8. ASC vs. Hospitals: Today, CBS News reported an investigation claiming that Surgery Centers have led to more accidental deaths because something has gone wrong during a surgery, due to less preparation for a crisis situation. There are now more surgery centers than hospitals in the US. ASC payments and utilization continue to be evaluated at a local level but about 35 out of 50 facility contracting directors we polled earlier in the year said their primary emphasis is on using lower copays and other incentives to drive more commercial patients to use in-network ASCs over alternatives.
9. OB Epidural: Kansas Blue is about to change its guidelines for anesthesiologists doing epidurals to allow for one unit per hour for monitoring women during vaginal deliveries, and 1 unit every 15 minutes for cesarean.
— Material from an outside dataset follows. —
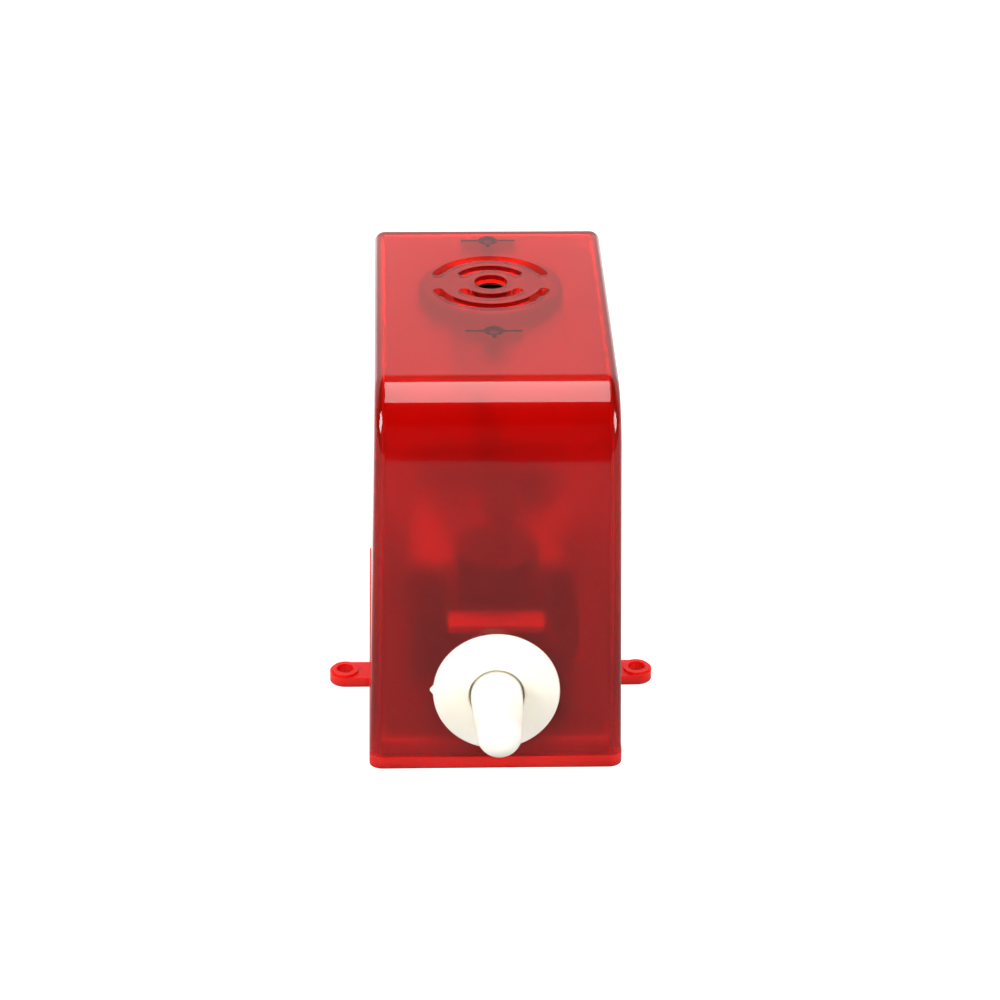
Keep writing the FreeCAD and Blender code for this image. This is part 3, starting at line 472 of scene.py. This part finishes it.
# Dome: a quarter wave of sine from rim to hub. Thread: a cosine along the barrel.
dome = np.linspace(0, 1, 24)
dome_r = FLANGE_R - RIM_ROUND - dome * (FLANGE_R - RIM_ROUND - HUB_R)
dome_s = -RIM_THICK - DOME_RISE * np.sin(dome * math.pi / 2)
thread_s = np.linspace(THREAD_FROM, THREAD_TO, 85)
thread_r = BARREL_R - THREAD_DEPTH * (0.5 + 0.5 * np.cos(2 * math.pi * thread_s / THREAD_PITCH))
profile = (arc(FLANGE_R - RIM_ROUND, RIM_ROUND - RIM_THICK, RIM_ROUND, 0, -90, 8)
           + list(zip(dome_r[1:-1], dome_s[1:-1]))
           + arc(HUB_R - 0.1, LIP_AT, LIP_ROUND, -90, -180, 6)
           + [(MOUTH_R, MOUTH_AT), (BORE_R + BORE_EASE, BORE_AT)]
           + [(BORE_R + BORE_EASE, BARREL_END - END_BEVEL), (BORE_R + END_BEVEL, BARREL_END)]
           + [(BARREL_R - 0.7, BARREL_END), (BARREL_R - 0.6, BARREL_END - 0.1)]
           + list(zip(thread_r[::-1], thread_s[::-1]))
           + [(BARREL_R, THREAD_RELIEF), (BARREL_R, 0.0)]
           + [(FLANGE_R - 0.05, 0.0), (FLANGE_R, -0.05)])
r, s, angle = turned(profile, 180)
# The gate stub stands out of the rim as a flat-topped bump: e to the minus fourth power.
on_rim = (r > FLANGE_R - 0.25) * (s < -0.1)
gate = GATE_TALL * np.exp(-((angle - GATE_AT) / GATE_W) ** 4) * on_rim
r = r + gate
grid = on_switch(r * np.cos(angle), s, r * np.sin(angle))
# Moulded nylon: a soft shine on a milky body that light sinks a little way into.
nylon = moulded("warm white nylon, moulded", "#fbf5e6", 0.42, 0.8, 0.008, drift=0.02,
                Subsurface_Weight=0.5, Subsurface_Radius=(1.0, 0.9, 0.7),
                Subsurface_Scale=2.0 * MM)
flange = surface_mesh("switch_flange", grid, True, False, nylon)
smooth_by_angle(flange, 40)
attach(flange, "housing")
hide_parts("switch_body")
dress(nylon, "guide_nut", "barrel_cap")


# ---------------------------------------------------------------- plunger
# Turned and polished rod of white acetal. It swells from a ball at the tip to its full size
# where it slides in the barrel, and a thin stem behind carries the cone that lifts the lever.
BALL_R = 5.15
BALL_AT = -20.8
BODY_R = 5.9
BODY_FROM = -4.0
BODY_END = 1.0
STEM_R = 2.0
STEM_END = 21.9
EDGE = 0.2
PARTING, PARTING_W = 0.03, 0.02
# The flank widens evenly from ball to body, with a fine line where the two meet.
swell = np.linspace(0, 1, 30)
flank_r = BALL_R + (BODY_R - BALL_R) * swell - PARTING * np.exp(-(swell / PARTING_W) ** 2)
flank_s = BALL_AT + (BODY_FROM - BALL_AT) * swell
profile = (arc(0.0, BALL_AT, BALL_R, -90, -3, 32) + list(zip(flank_r, flank_s))
           + arc(BODY_R - EDGE, BODY_END - EDGE, EDGE, 0, 90, 5)
           + [(STEM_R + EDGE, BODY_END), (STEM_R, BODY_END + EDGE)]
           + arc(STEM_R - EDGE, STEM_END - EDGE, EDGE, 0, 90, 5) + [(0.0, STEM_END)])
r, s, angle = turned(profile, 96)
grid = on_switch(r * np.cos(angle), s, r * np.sin(angle))
# Turned acetal: smoother and milkier than the nylon, with a softer edge to its shadows.
acetal = moulded("white acetal, turned smooth", "#fdf9ec", 0.3, 0.8, 0.005, drift=0.02,
                 Subsurface_Weight=0.6, Subsurface_Radius=(1.0, 0.95, 0.8),
                 Subsurface_Scale=4.0 * MM)
plunger = surface_mesh("plunger_rod", grid, False, True, acetal)
smooth_by_angle(plunger, 40)
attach(plunger, "plunger")
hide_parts("plunger")
dress(acetal, "plunger_cam")


# ---------------------------------------------------------------- plunger spring
# Coil of drawn spring steel between the plunger's shoulder and the cap, wound with its first
# and last turns closed and the rest open.
WIRE_R = 0.3
COIL_R = 3.6
COIL_TURNS = 7
COIL_GAP = 0.1
COIL_CLOSE = 0.11
COIL_FROM = BODY_END + WIRE_R + COIL_GAP
COIL_TO = BARREL_END - WIRE_R - COIL_GAP
# A ring is carried along a helix. A sine on the rise closes the ends, which taper to points.
turn = np.linspace(0, 1, 24 * COIL_TURNS + 1)
rise = turn - COIL_CLOSE * np.sin(2 * math.pi * turn)
coil_angle = 2 * math.pi * COIL_TURNS * turn
tube = np.linspace(0, 2 * math.pi, 10, endpoint=False)
thin = np.concatenate([[0.0, 0.7], np.ones(len(turn) - 4), [0.7, 0.0]])
radius = COIL_R + (WIRE_R * thin)[:, None] * np.cos(tube)
s = (COIL_FROM + (COIL_TO - COIL_FROM) * rise)[:, None] + (WIRE_R * thin)[:, None] * np.sin(tube)
grid = on_switch(radius * np.cos(coil_angle)[:, None], s, radius * np.sin(coil_angle)[:, None])
# Drawn wire: bright metal, with a faint unevenness.
spring_steel = moulded("drawn spring steel", "#9a9a98", 0.28, 5.0, 0.004, metallic=1.0)
spring = surface_mesh("plunger_coil", grid, False, True, spring_steel)
smooth_by_angle(spring, 60)
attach(spring, "housing")
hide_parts("plunger_spring")
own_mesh(spring)


# ---------------------------------------------------------------- microswitch and its bracket
# Small black switch with a sprung strip that the plunger's cone tilts, on a ribbed black post.
# Two plated screws hold it, and its three solder blades are tinned.
# Spark-textured ABS is a dull black; zinc and tin are bright, with a soft unevenness.
black = moulded("black ABS, spark textured", "#17181a", 0.5, 3.0, 0.02)
zinc = moulded("zinc plated steel", "#c9c9c4", 0.3, 4.0, 0.006, metallic=1.0)
brass = moulded("tinned brass, stamped", "#cfc08a", 0.3, 4.0, 0.006, metallic=1.0)
dress(black, "microswitch_case", "microswitch_button", "switch_bracket")
dress(spring_steel, "microswitch_lever")
dress(brass, "microswitch_terminals")
dress(zinc, "switch_screws", "cover_screws")


# ---------------------------------------------------------------- battery and its box
# Black open box with a painted steel battery lying in it. A moulded clip joins its terminals,
# and a foam pad stops it from rattling.
# The jacket has a hard grey shine; the foam has none, and coarse cells.
jacket = moulded("painted steel jacket", "#41454e", 0.3, 1.0, 0.01)
foam = moulded("closed cell foam", "#4a4a4c", 0.9, 2.0, 0.2)
dress(black, "battery_box", "battery_snap")
dress(jacket, "battery")
dress(brass, "battery_terminals")
dress(foam, "battery_pad")


# ---------------------------------------------------------------- circuit board
# Pale paper laminate, which carries the choke coil on its tongue and the small parts behind
# it. The coil's winding is dark enamelled wire on a ferrite drum.
# The laminate is a dull, pale straw colour; ferrite and resin are dull blacks; the enamel and
# the shrunk sleeve shine; the resin coat is a smooth tan.
laminate = moulded("phenolic paper laminate", "#e6d8ac", 0.5, 0.7, 0.01, drift=0.12)
ferrite = moulded("sintered ferrite", "#232325", 0.55, 2.5, 0.03)
copper = moulded("copper wire under dark enamel", "#33190f", 0.3, 2.0, 0.01)
resin = moulded("moulded epoxy resin", "#1a1a1c", 0.5, 3.0, 0.02)
sleeve = moulded("shrunk PVC sleeve", "#10131c", 0.3, 1.0, 0.01)
coat = moulded("baked resin coat", "#c8a878", 0.4, 2.0, 0.01)
dress(laminate, "circuit_board")
dress(ferrite, "coil_core")
dress(copper, "choke_coil")
dress(resin, "driver_chip", "transistor", "diode")
dress(brass, "chip_legs")
dress(sleeve, "capacitor")
dress(coat, "resistors")
dress(zinc, "board_screws")


# ---------------------------------------------------------------- buzzer
# Black sounder case under the grille, with a brass disc inside it. A strap of the cover's own
# red plastic holds it to two bosses.
SOUNDER_RIM = 15.6 * MM
RIM_BLUR = 0.3 * MM
# A dull black rim that reads as a dark ring through the cover, round a paler face.
made, tree = material("black ABS, with a paler sounding face")
bump, _ = grain(tree, 3.0, 0.02)
place = node(tree, "ShaderNodeTexCoord")
from_middle = node(tree, "ShaderNodeVectorMath", {"operation": "SUBTRACT"},
                   {0: place.outputs["Object"]}, _1=sounder.tolist())
flat = node(tree, "ShaderNodeVectorMath", {"operation": "MULTIPLY"},
            {0: from_middle.outputs[0]}, _1=(1.0, 1.0, 0.0))
reach = node(tree, "ShaderNodeVectorMath", {"operation": "LENGTH"}, {0: flat.outputs[0]})
face = node(tree, "ShaderNodeMapRange", links={"Value": reach.outputs["Value"]},
            From_Min=SOUNDER_RIM, From_Max=SOUNDER_RIM + RIM_BLUR)
shade = node(tree, "ShaderNodeMix", {"data_type": "RGBA"}, {0: face.outputs[0]},
             _6=linear("#6b5b58"), _7=linear("#060606"))
surface = node(tree, "ShaderNodeBsdfPrincipled",
               links={"Normal": bump.outputs[0], "Base Color": shade.outputs[2]}, Roughness=0.6)
dress(finish_material(made, surface), "buzzer_case")
dress(brass, "buzzer_disc")
dress(textured, "buzzer_strap")
# Blackened screws: dark, with a low sheen.
black_steel = moulded("blackened steel", "#141414", 0.35, 4.0, 0.006)
dress(black_steel, "buzzer_screws")


# ---------------------------------------------------------------- leads
# Thin dark red covered wires: battery to board, board to buzzer, and switch to board.
# Soft PVC: an even, low shine.
cover_of_wire = moulded("PVC wire cover", "#5a0f10", 0.35, 1.0, 0.01)
dress(cover_of_wire, "battery_leads", "buzzer_leads", "switch_leads")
Policy relates to regional anesthesia.
10. Prostate Cancer Treatment: Aetna considers transperineal periprostatic placement of biodegradable material (SpaceOAR), a biodegradable hydrogel, medically necessary for reducing rectal toxicity in men undergoing radiotherapy for prostate cancer, but considers it “experimental and investigational for all other indications.”
11. Extra Point: A home health aide on our street who helps an adult with severe mental disability after she comes home from day treatment mentioned to her boss that she often has to wait ~30-45 minutes for the patient to arrive home each day – the van’s arrival, she said, is unpredictable. The state had been paying for that idle time, but not anymore, and the home health company doesn’t want its aide idling unpaid. The day treatment van driver told me he does his best to be on time but bringing 8 to 10 patients home doesn’t always go smoothly – ‘these are very disabled adults.’ The day treatment company won’t take the patient off the van and to the door nor will they stay with her until the aide arrives for what they say are ‘liability’ reasons and told the family that an ‘adult must be present to do this’. The two parents work full-time about 45 minutes from the house. They are using neighbors to help fill the gap for now. They say they may switch home health companies. Seems like a bit of an overly complicated outcome from a reasonable problem. I mention if only to say to those in the home health arena, both skilled and unskilled services, that there are several small but perhaps not unimportant issues to address when forming relationships with other levels of care (day treatment), transport companies, payers and of course parents.